In quella coalizione è in corso ormai una lotta per la leadership che la diminuzione elettorale della Lega e il rafforzamento di Fratelli d’Italia e di Giorgia Meloni sta rendendo via via sempre più acuta. Eppure proprio la solidarietà dei tre capi partito contro «la giustizia che vuole decidere la politica nazionale» e contro «i procuratori che si vogliono sostituire a ministri che fanno ciò per cui sono stati votati da milioni di elettori» in qualche modo mette tra parentesi questa gara per la leadership scattata dopo il voto del 20 e 21 settembre. Conclusione: Salvini attraverso le vicissitudini giudiziarie nei confronti dei suoi alleati potrebbe anche rafforzarsi.

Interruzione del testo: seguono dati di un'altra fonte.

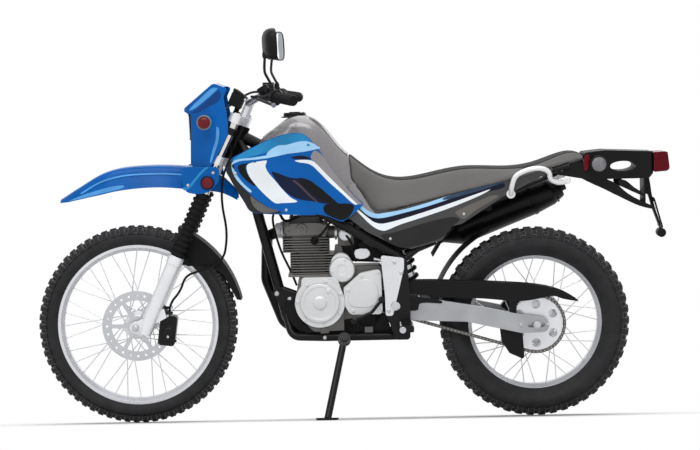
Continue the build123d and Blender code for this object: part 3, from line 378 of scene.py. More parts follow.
# ---- shrouds and their stripes, with painted highlights and painted shade ----
# name: colour, then finish's columns
PAINTS = {
    # some of these colours are painted highlights and painted shade on the plastics; the pale one also colours
    # real stripes
    "sky_paint": ("#2484bb", 0.16, 12), "pale_paint": ("#9fcdf0", 0.1, 14), "white_paint": ("#e6ebf0", 0.06, 9),
    "navy_paint": ("#070d26", 0.2), "black_paint": ("#070709", 0.2), "ink_paint": ("#04122f", 0.3, 9),
    "fade_paint": ("#2d4258", 0.25, 12), "scoop_paint": ("#232324", 0.25, 9), "scoop_grey": ("#5d5c5a", 0.2, 9),
    "panel_dark": ("#232423", 0.2, 8), "panel_light": ("#65625e", 0.2, 8), "blue_shade": ("#063a78", 0.2, 9),
    "blue_light": ("#4f97d6", 0.2, 9), "copper_line": ("#4b3b3c", 0.1), "signal_grey": ("#6d737b", 0.15, 30),
    "lens_amber": ("#65171f", 0.2, 60, 0.4, 300), "lens_smoke": ("#77767a", 0.2, 60, 0.4, 300),
}
for name, (colour, *look) in PAINTS.items():
    mats[name] = surface(name, colour, 0.24, 0, 0.12, 0.12, *look)
mats["mirror_glass"] = surface("mirror_glass", "#6d757d", 0.06, 1, 0, 0.5, 0.04)


def depth_along(points, lift):
    """A panel's half width at an x, straight between the (x, half width) points, and a lift."""
    xs, depths = zip(*points)
    return lambda x, z: float(np.interp(x, xs, depths)) + lift


shroud_depth = depth_along([(322, 140.6), (360, 146.5), (420, 151), (520, 151.5), (600, 149.5), (720, 134),
    (850, 113.5)], 0.6)
cover_depth = depth_along([(690, 113.5), (830, 123), (960, 117.5), (1440, 97.5)], 0.6)

SHROUD = [(321, 871), (337, 902), (347, 915), (372, 927), (412, 947), (458, 968), (505, 985), (545, 992),
    (579, 989), (600, 975), (625, 946), (648, 914), (668, 880), (700, 836), (733, 794), (760, 765), (778, 748),
    (760, 728), (734, 706), (711, 692), (694, 694), (665, 707), (630, 716), (597, 715), (528, 718), (443, 723),
    (400, 732), (378, 766), (350, 812), (331, 847)]
LAYER = 0.04    # each stripe lies this far above the one before it
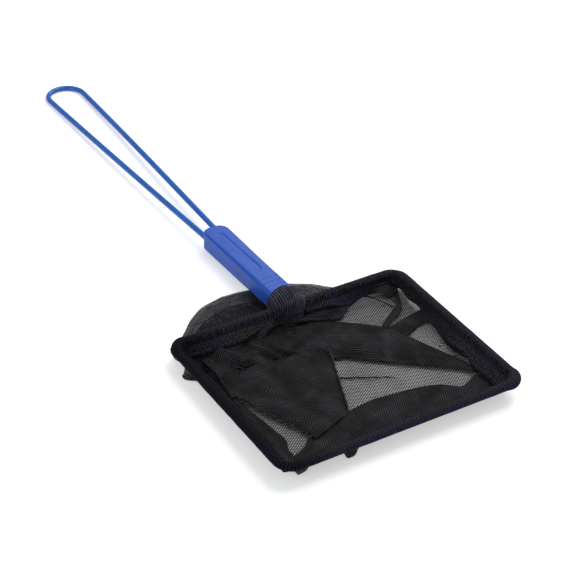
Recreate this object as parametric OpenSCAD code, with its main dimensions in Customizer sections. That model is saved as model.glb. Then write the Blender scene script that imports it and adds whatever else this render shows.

Se però si guarda la faccenda dal punto di vista interno alla Lega, lo scenario potrebbe cambiare considerevolmente.

Ormai è chiaro che il segretario sta subendo l’offensiva di una fronda che va da Giancarlo Giorgetti al governatore del Veneto Zaia e che punta decisamente a correggere la rotta impressa al partito da Salvini: «Se non viriamo al centro rischiamo di sbriciolarci», è stato l’ultimo ammonimento di Giorgetti, ex braccio destro a Palazzo Chigi del Salvini nella sua fase più vittoriosa. Ora questa fronda deve decidere quale atteggiamento assumere nei confronti di un leader che non è escluso che, dovendo subire un lungo iter giudiziario, sarà costretto ad allentare la presa sul partito, sull’elettorato e sulle piazze.